##### Stored data #####
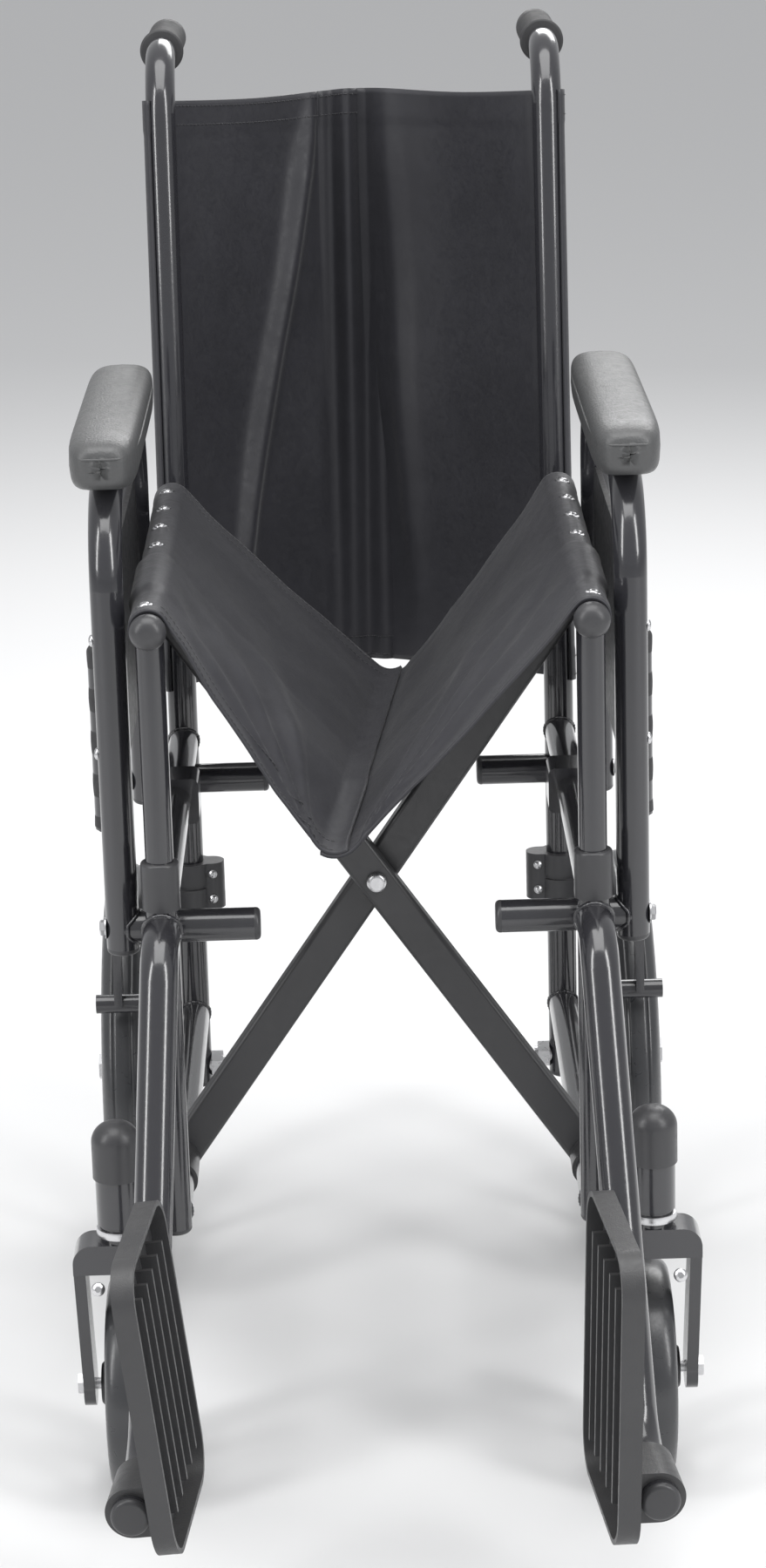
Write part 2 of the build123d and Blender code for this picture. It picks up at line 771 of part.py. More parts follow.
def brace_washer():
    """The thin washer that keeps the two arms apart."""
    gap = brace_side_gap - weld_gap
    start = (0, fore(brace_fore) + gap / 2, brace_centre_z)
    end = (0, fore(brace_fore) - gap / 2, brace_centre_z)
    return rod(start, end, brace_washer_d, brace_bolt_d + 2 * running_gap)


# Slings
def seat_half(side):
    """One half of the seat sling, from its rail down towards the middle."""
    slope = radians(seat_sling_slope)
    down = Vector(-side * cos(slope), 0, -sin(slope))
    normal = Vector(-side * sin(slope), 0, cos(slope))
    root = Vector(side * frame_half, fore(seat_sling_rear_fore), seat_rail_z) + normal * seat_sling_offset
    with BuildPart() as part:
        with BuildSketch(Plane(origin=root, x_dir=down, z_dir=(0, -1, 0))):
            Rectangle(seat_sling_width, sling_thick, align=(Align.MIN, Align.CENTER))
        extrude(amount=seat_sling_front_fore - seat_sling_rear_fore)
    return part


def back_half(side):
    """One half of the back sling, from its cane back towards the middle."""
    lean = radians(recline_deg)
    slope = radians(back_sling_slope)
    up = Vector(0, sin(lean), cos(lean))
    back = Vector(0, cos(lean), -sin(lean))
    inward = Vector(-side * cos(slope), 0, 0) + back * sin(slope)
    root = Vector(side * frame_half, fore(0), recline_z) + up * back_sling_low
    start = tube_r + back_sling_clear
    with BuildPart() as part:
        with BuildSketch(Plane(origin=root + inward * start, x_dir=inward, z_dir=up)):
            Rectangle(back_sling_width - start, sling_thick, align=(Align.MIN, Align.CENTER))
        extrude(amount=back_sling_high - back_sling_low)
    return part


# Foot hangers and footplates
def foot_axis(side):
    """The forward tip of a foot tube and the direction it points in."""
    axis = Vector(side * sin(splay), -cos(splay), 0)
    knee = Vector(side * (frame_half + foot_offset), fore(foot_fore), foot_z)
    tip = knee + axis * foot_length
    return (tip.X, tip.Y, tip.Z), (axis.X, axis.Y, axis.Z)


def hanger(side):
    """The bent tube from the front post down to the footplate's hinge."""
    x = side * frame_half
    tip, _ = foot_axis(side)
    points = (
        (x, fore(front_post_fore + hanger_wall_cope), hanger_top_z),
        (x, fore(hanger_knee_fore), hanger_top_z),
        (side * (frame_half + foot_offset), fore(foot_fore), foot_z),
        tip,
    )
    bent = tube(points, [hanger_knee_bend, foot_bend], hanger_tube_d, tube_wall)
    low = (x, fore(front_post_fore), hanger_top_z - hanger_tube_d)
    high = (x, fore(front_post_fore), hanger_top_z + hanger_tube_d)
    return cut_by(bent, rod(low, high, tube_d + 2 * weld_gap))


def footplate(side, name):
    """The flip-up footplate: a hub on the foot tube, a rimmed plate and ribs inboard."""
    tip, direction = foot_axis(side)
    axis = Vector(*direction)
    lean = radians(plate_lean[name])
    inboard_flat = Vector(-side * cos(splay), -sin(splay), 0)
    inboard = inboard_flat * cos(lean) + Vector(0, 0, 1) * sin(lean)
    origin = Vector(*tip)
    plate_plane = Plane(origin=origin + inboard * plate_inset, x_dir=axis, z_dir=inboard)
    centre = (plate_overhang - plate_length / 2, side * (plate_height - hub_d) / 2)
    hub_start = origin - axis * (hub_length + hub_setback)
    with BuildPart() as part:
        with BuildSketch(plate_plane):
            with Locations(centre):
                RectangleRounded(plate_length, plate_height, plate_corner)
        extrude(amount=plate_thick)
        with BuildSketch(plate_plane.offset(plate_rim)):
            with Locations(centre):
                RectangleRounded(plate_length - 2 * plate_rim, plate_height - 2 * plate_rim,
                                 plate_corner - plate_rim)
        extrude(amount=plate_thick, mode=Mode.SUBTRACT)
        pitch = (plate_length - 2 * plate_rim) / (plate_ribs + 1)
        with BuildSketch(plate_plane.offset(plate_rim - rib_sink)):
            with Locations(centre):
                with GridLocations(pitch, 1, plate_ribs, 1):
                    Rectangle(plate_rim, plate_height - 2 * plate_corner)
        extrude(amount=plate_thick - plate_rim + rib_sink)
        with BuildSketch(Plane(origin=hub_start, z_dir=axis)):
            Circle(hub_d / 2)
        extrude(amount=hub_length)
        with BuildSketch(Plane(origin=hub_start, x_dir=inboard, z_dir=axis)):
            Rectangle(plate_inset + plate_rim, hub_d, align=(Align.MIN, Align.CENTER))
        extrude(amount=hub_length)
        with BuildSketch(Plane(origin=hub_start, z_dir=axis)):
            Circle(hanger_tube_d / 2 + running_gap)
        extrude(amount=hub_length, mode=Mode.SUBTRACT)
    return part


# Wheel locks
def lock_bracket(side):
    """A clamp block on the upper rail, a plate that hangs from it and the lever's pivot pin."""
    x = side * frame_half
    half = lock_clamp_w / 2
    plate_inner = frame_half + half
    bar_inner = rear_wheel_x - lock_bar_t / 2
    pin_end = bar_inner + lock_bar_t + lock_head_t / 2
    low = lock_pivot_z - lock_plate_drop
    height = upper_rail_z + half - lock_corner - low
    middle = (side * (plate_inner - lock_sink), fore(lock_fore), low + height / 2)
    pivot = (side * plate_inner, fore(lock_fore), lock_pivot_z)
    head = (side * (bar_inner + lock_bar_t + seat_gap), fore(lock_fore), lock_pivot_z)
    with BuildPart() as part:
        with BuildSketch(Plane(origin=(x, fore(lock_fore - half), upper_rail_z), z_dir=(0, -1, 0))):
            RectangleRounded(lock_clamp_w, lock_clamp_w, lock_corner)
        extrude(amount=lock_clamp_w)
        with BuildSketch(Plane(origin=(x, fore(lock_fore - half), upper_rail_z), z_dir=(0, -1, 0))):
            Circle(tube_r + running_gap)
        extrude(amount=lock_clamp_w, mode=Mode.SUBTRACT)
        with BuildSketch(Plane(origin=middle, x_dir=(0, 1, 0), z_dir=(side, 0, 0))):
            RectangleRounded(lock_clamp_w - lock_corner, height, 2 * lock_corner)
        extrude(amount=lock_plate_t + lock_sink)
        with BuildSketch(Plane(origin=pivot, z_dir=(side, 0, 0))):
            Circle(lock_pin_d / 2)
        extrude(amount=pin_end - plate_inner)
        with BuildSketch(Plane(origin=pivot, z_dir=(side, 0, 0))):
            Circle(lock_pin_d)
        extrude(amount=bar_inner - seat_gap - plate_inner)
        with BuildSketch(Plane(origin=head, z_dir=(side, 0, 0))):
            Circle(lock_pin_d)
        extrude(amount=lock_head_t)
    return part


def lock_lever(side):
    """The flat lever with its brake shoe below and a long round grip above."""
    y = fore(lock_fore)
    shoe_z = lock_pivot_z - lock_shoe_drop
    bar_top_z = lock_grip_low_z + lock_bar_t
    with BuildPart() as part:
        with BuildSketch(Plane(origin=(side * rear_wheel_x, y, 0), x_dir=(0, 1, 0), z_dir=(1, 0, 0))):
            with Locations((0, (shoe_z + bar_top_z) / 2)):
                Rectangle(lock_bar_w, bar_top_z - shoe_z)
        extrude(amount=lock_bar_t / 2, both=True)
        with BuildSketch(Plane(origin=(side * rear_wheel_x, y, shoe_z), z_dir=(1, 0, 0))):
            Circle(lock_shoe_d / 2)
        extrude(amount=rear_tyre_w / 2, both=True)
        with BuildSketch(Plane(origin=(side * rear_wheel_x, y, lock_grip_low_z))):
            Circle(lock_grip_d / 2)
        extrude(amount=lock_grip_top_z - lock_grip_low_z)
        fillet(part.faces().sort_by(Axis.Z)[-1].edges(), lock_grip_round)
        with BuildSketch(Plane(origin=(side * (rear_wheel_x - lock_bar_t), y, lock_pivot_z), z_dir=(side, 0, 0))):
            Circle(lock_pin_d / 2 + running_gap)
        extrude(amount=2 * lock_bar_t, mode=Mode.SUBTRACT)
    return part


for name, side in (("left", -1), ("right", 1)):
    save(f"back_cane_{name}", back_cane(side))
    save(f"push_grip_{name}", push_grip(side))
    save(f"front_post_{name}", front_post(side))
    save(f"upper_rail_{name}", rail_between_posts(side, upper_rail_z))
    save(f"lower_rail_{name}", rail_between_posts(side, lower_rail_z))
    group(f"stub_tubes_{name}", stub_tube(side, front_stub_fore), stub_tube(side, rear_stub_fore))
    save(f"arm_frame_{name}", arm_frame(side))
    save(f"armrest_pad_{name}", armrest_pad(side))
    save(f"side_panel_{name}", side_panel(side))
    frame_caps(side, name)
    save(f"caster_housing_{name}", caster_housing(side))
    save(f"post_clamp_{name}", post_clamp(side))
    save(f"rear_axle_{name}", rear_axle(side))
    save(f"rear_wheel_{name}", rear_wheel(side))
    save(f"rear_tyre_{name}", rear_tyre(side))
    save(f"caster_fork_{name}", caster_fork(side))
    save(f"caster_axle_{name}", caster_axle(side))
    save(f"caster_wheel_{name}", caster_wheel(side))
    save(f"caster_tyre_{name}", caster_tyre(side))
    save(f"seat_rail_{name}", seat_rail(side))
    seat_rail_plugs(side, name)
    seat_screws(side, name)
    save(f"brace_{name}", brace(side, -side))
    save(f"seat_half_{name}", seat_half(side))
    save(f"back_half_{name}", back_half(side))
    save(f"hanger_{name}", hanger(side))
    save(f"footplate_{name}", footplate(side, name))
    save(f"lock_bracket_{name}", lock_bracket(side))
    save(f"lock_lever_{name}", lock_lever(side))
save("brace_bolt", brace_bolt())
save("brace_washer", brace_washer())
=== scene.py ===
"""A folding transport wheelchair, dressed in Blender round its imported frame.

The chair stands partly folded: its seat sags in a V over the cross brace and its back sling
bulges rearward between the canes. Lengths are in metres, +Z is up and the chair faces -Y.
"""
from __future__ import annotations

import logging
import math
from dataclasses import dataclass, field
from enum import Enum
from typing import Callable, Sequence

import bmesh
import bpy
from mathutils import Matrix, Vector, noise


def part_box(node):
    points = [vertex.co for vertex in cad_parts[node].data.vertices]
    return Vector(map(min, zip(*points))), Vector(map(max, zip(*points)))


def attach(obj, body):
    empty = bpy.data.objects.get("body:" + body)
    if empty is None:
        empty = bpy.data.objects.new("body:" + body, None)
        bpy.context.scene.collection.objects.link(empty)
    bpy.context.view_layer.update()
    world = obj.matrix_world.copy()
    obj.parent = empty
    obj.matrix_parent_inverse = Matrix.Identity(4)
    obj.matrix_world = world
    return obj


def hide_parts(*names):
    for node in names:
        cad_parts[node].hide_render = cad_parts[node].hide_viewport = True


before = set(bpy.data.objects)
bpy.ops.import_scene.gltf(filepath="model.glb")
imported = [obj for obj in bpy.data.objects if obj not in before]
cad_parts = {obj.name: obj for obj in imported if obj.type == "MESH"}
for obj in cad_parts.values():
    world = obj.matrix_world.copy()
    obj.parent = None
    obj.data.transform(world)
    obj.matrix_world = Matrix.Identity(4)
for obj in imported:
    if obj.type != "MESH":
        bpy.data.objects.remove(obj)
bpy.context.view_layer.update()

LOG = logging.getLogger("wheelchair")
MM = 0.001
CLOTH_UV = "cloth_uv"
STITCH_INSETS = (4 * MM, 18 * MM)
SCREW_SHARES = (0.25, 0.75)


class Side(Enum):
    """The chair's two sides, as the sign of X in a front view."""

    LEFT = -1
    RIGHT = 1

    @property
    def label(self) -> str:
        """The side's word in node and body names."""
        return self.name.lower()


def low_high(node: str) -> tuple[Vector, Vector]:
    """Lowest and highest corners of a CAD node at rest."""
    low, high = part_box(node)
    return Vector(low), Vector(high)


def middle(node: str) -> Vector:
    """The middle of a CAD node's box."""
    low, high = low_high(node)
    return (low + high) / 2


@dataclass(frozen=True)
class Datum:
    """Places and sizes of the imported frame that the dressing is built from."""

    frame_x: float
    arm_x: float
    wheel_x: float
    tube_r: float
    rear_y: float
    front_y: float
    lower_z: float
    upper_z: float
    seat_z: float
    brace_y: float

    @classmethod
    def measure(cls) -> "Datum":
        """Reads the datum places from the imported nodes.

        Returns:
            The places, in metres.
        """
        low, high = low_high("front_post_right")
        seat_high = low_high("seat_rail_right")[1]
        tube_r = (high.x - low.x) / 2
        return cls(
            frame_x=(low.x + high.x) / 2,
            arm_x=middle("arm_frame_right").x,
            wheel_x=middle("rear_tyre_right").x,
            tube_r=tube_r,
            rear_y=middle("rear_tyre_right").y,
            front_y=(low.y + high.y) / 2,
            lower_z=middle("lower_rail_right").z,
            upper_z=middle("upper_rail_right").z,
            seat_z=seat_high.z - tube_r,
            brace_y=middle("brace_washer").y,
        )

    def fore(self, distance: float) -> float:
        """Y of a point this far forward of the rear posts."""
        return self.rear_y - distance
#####
Written problem: Report the number of lines above containing the word "type", with no other text.

Exercise output: 2